For some of these guys – and Tyler Olson, who faltered on Saturday – it might not take more than another bad outing, or maybe two before Ross sends them packing. The Cubs had a lot of vacancies in the bullpen this winter, and Ross and Hottovy are going to have to start homing in on who they want to keep. Maddon seemed to wait forever to start cutting last year, but I don't think Rossy and Hottovy have the luxury of doing so.
Pitch perfect: Today's game is scheduled to feature Adbert Alzolay as the starter, as David Ross continues to comb through his options for his #5 man. Jon Lester and Kyle Hendricks are slated to make their initial spring starts on Tuesday and Wednesday, while Jose Quintana now also out with the flu.
With closer Craig Kimbrel, pitching coach Tommy Hottovy says the Cubs are working backward from Opening Day: Live BP this week; game action in early March; around eight Cactus League appearances in total.— Patrick Mooney (@PJ_Mooney) February 23, 2020
Cubs' Birthdays: Celebrating yesterday, were ex-Cubs Rondell White (48), Jim Bolger (88), and posthumously, Lew Camp (152).
Baseball is hard when you don’t cheat— #TodayInSports (@TodayInSports3) February 23, 2020
MLB News and Notes:
Astros: I wrote yesterday that I was surprised by the lack of boos at the Astros' spring home opener. Surely there were Nationals' fans in the crowd, and there had to be some disgruntled Houston fans, yet I saw no signs of protest (the operative word there being "signs").
This morning I stumbled upon a tweet, showing Astros' security walking around and taking signs away from people who were protesting.
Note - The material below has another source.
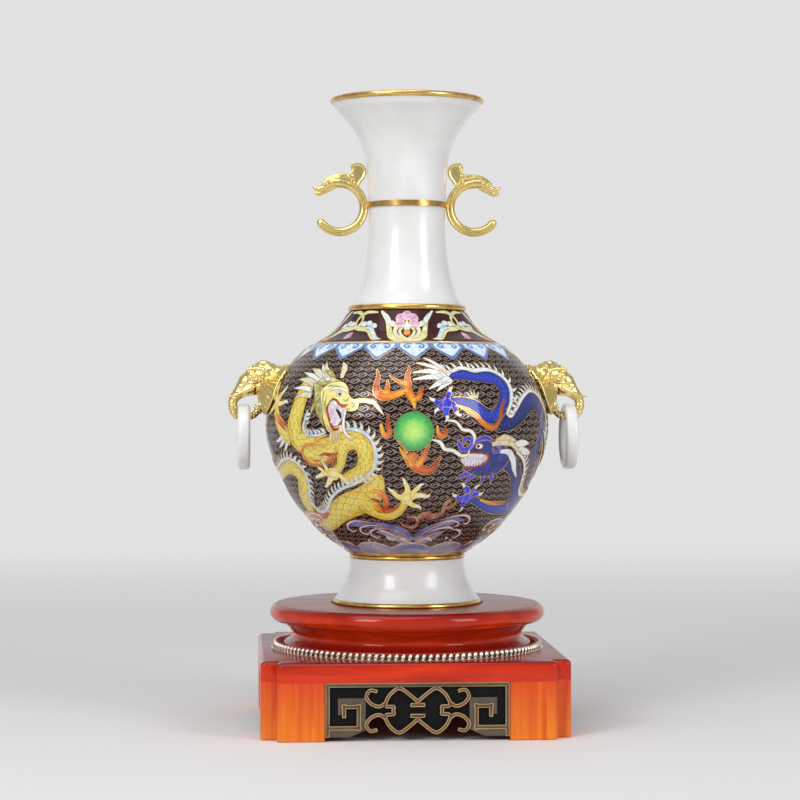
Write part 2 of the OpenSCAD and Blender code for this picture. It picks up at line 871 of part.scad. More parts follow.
module leg_front_left() { leg(-1, -1); }
module leg_front_right() { leg(1, -1); }
module leg_back_left() { leg(-1, 1); }
module leg_back_right() { leg(1, 1); }
module rail_front() { rail(0); }
module rail_right() { rail(1); }
module rail_back() { rail(2); }
module rail_left() { rail(3); }
module fret_front() { fret(0); }
module fret_right() { fret(1); }
module fret_back() { fret(2); }
module fret_left() { fret(3); }
module backing_front() { backing(0); }
module backing_right() { backing(1); }
module backing_back() { backing(2); }
module backing_left() { backing(3); }

leg_front_left();
leg_front_right();
leg_back_left();
leg_back_right();
rail_front();
rail_right();
rail_back();
rail_left();
deck_board();
dowels();
fret_front();
fret_right();
fret_back();
fret_left();
backing_front();
backing_right();
backing_back();
backing_left();
bead_ring();
race_lower();
race_lower_screws();
bearing_balls();
pivot_bolt();
pivot_nut();
plinth();
race_upper();
race_upper_screws();
bushing();
foot_ring_lower();
foot_stone();
foot_ring_upper();
body_shell();
shoulder_wire();
collar_ring();
neck_stone_lower();
neck_ring();
neck_stone_upper();
rim_ring();
tie_rod();
tie_nuts();
tie_washers();
dragon_handle_left();
dragon_handle_right();
elephant_head_left();
elephant_head_right();
head_nuts();
head_washers();
loose_ring_left();
loose_ring_right();
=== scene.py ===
from math import atan2, cos, degrees, floor, hypot, pi, radians, sin

import bmesh
import bpy
from mathutils import Matrix, Vector, noise
from mathutils.bvhtree import BVHTree
from mathutils.kdtree import KDTree


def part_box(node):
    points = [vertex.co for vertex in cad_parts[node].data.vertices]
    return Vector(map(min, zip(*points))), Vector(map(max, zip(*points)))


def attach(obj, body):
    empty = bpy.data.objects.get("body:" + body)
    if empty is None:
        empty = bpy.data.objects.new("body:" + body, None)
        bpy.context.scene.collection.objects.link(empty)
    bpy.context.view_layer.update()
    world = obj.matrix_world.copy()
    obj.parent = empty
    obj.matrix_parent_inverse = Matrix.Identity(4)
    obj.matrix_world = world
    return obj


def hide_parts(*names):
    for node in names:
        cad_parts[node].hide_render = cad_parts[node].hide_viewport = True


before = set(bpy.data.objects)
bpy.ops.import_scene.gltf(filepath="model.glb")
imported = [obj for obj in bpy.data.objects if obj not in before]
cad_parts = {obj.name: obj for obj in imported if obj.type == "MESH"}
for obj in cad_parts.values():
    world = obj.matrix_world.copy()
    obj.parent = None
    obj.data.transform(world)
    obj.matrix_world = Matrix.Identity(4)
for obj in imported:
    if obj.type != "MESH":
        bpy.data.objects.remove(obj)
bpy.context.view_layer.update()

mm = 0.001

# ---- Studio ---------------------------------------------------------------
# A pale table top that runs up into a pale backdrop, lit by soft boxes in front,
# at the sides and overhead.

scene = bpy.context.scene
scene.view_settings.view_transform = "Standard"

camera_data = bpy.data.cameras.new("camera")
camera_data.lens = 106.65
camera_data.sensor_width = 36
camera_data.clip_start = 0.05
camera_data.clip_end = 30
camera = bpy.data.objects.new("camera", camera_data)
scene.collection.objects.link(camera)
camera_distance = 1.453
camera_side = radians(-4)
camera.location = (camera_distance * sin(camera_side), -camera_distance * cos(camera_side), 0.204)
camera.rotation_euler = (radians(90 - 0.314), 0, camera_side + radians(0.169))
scene.camera = camera


def plain_material(name, colour, roughness=0.5, metallic=0.0):
    """A new material, with its node tree and its main shader."""
    material = bpy.data.materials.new(name)
    material.use_nodes = True
    shader = material.node_tree.nodes["Principled BSDF"]
    shader.inputs["Base Color"].default_value = (*colour, 1)
    shader.inputs["Roughness"].default_value = roughness
    shader.inputs["Metallic"].default_value = metallic
    return material, material.node_tree, shader


def link(tree, source, target):
    tree.links.new(source, target)


def noise_node(tree, scale, detail=2.0, distortion=0.0):
    """A noise texture of the given scale and detail."""
    node = tree.nodes.new("ShaderNodeTexNoise")
    node.inputs["Scale"].default_value = scale
    node.inputs["Detail"].default_value = detail
    node.inputs["Distortion"].default_value = distortion
    return node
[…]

I get it if there was anything vulgar, threatening or racial, those should absolutely be confiscated. On the other hand, holding up a sign acknowledging that you're furious with the team – and/or Manfred for his poor handling of the situation – seems not only allowable but justifiable as well.
The people in Houston need to put on their big-girl panties, as this is bound to be the case all season.
Red Sox: Boston has claimed RHP Phillips Valdez off waivers from Seattle and have placed 2B Dustin Pedroia on the 60-day IL.